April 6, 2008
It’s been raining here off and on all day. Although you can’t see them, you can hear an unfamiliar presence of helicopters thrumming above the Kathmandu Valley. While tourists bunch for shots in front of Newari palaces, aircraft carrying armed police personnel conduct aerial patrols for signs of pre-election discord within the city.
Although the narrow streets of Thamel, (Kathmandu’s central tourist hangout), are still choked with backpackers and other visitors, it’s predicted that there will be a striking exodus of foreigners beginning tomorrow. Only yesterday, the U.S. Embassy in Nepal issued the following security announcement:
In the run-up to the Constituent Assembly elections scheduled for April 10, the Government of Nepal has taken certain steps which will affect the ability of American citizens to receive services and to move freely throughout the country. … In addition, the government will close Nepal’s land borders for three days (April 8-10) and has imposed a transportation ban for all vehicular movement throughout the country starting the evening of April 9 through election day, April 10. Only vehicles with government issued passes will be allowed to travel on the roads. Domestic flights will also be grounded on April 10.
The U.S. Embassy will be closed on April 10 and only essential personnel will be reporting for duty on that day. All other personnel have been instructed by the Regional Security Officer to remain in their homes on April 10. American citizens living and traveling in Nepal are strongly encouraged to stay off the streets during election day and to exercise extreme caution in the days before and after the election, as the potential for demonstrations and increased violence between competing political parties exists. American citizens are strongly urged to avoid areas where demonstrations are taking place.

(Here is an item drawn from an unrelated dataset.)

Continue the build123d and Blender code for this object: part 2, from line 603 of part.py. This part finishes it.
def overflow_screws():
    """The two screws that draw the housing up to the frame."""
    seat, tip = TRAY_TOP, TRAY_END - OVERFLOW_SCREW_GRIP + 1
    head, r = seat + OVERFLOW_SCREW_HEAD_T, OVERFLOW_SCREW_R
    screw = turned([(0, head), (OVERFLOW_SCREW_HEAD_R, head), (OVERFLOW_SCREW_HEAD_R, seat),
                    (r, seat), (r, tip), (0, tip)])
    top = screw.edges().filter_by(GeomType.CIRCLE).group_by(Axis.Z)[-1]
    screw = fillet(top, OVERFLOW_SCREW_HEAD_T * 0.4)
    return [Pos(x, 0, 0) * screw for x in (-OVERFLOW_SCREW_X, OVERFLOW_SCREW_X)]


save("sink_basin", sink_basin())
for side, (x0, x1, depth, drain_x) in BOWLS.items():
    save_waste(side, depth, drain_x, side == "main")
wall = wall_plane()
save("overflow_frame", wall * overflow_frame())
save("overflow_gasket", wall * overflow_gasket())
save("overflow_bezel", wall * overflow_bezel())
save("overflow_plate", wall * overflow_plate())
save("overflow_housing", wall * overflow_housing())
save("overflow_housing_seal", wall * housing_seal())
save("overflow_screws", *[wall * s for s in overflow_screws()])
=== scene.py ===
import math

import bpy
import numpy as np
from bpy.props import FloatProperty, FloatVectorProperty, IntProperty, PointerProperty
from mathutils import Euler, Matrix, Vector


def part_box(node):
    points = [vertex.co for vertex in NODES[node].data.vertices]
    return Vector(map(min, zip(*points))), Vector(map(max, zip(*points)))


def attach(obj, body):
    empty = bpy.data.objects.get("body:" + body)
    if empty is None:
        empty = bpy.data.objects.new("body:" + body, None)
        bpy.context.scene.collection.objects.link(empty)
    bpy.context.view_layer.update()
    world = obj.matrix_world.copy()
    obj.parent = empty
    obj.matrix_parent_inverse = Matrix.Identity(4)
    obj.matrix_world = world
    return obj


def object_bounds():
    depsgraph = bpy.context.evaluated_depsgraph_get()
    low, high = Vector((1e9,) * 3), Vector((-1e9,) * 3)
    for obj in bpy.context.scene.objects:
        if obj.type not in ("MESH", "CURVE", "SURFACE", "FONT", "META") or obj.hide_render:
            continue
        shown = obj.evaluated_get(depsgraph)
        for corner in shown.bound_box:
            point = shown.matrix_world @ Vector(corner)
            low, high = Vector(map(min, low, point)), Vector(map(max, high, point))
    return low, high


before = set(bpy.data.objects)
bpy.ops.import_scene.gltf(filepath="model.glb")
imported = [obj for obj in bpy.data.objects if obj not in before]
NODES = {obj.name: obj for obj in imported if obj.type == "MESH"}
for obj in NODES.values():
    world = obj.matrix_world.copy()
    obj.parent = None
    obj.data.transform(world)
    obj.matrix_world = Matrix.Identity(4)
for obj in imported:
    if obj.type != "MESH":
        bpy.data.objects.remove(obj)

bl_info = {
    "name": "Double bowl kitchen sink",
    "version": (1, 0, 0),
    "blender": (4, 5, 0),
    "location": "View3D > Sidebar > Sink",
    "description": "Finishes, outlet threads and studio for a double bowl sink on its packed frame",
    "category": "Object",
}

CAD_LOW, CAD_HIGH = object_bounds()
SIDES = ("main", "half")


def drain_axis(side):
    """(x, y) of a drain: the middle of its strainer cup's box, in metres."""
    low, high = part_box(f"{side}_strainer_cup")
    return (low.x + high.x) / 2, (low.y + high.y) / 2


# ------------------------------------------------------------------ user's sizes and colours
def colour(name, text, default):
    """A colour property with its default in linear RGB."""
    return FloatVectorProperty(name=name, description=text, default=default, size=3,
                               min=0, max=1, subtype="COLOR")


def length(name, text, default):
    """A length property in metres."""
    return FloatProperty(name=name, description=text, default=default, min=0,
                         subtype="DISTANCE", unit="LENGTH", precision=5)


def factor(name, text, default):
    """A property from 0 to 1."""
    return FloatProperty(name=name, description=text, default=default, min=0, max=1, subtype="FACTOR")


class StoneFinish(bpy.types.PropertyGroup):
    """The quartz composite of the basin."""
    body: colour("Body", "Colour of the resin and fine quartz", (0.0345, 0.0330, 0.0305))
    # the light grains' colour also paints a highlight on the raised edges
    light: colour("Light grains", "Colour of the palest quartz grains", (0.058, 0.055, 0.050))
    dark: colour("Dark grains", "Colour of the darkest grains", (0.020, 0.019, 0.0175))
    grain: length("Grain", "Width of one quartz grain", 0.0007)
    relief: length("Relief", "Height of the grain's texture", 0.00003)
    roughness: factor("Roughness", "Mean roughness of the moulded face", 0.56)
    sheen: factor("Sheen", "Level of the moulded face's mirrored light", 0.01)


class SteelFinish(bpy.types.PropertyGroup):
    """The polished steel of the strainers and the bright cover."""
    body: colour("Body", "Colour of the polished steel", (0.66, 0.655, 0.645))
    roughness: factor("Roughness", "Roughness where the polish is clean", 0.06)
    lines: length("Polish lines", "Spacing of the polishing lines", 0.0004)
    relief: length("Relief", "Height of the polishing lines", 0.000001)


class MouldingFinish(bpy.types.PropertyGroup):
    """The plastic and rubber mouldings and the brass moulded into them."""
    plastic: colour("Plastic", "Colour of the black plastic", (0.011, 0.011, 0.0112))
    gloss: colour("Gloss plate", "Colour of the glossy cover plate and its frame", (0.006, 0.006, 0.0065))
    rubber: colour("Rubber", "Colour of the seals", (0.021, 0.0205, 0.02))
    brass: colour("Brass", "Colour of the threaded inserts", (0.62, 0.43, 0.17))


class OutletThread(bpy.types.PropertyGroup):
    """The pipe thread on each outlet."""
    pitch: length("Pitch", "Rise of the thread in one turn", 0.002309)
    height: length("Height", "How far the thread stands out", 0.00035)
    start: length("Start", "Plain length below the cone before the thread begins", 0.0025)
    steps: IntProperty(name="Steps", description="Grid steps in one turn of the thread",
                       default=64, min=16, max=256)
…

Today’s local newspapers are equally cautionary. Dr. Baburam Bhattarai, Maoist Central Committee leader and “Head of the People’s Governance Council” addressed an election rally in Kaski yesterday, warning that people would seize power within ten minutes of the announcement of poll results if Maoists were defeated through rigging of the elections. (For my previous interviews with Dr. Bhattarai, scroll down.)
Meanwhile, the Maoists’ Youth Communist League (YCL) has kept up its physical attacks on candidates and supporters of rival parties. Thuggish clashes have been reported in numerous districts, as well as a YCL abduction of a UML leader on Friday. But to be fair to the Maoists, other political parties’ youth groups have been guilty of aggravated assault against Maoists, events that seem to get far less ink in the local newspapers. In terms of the intermittent disruptions, there is plenty of blame to go around.
To answer the threat of interference of free elections, approximately 135,000 police are being deployed to polling booths in Nepal's 240 constituencies. The promise from the government is that if the election process crumbles into chaos, the Election Commission will cancel the vote and set a date for re-polling.
Expecting the worse, at least 55,000 temporary police have been recruited to supplement existing forces. But like everything else about the impending elections, this beefing up seems quite rushed: The temporary police were given a mere two weeks training. They look very young with their bamboo sticks.
As for election day, Nepal has banned alcohol and the use of public and private transport for 24 hours to keep security tight and to prevent trouble makers from quickly moving between polling stations.
Special passes will be given for the vehicles on urgent duty, which will include my transportation: I will have a car to drive from poll to poll, once I arrive in southern Terai. I and my assistant, Govida, have been assigned three districts to cover in one day.
On this rainy day, there seem to be two prevailing and diametrically opposed opinions about the success of the impending elections. One is that they will be a catastrophe. The other is that, in spite of widespread intimidation, the voters will turn out in record numbers, perhaps as high as 70%.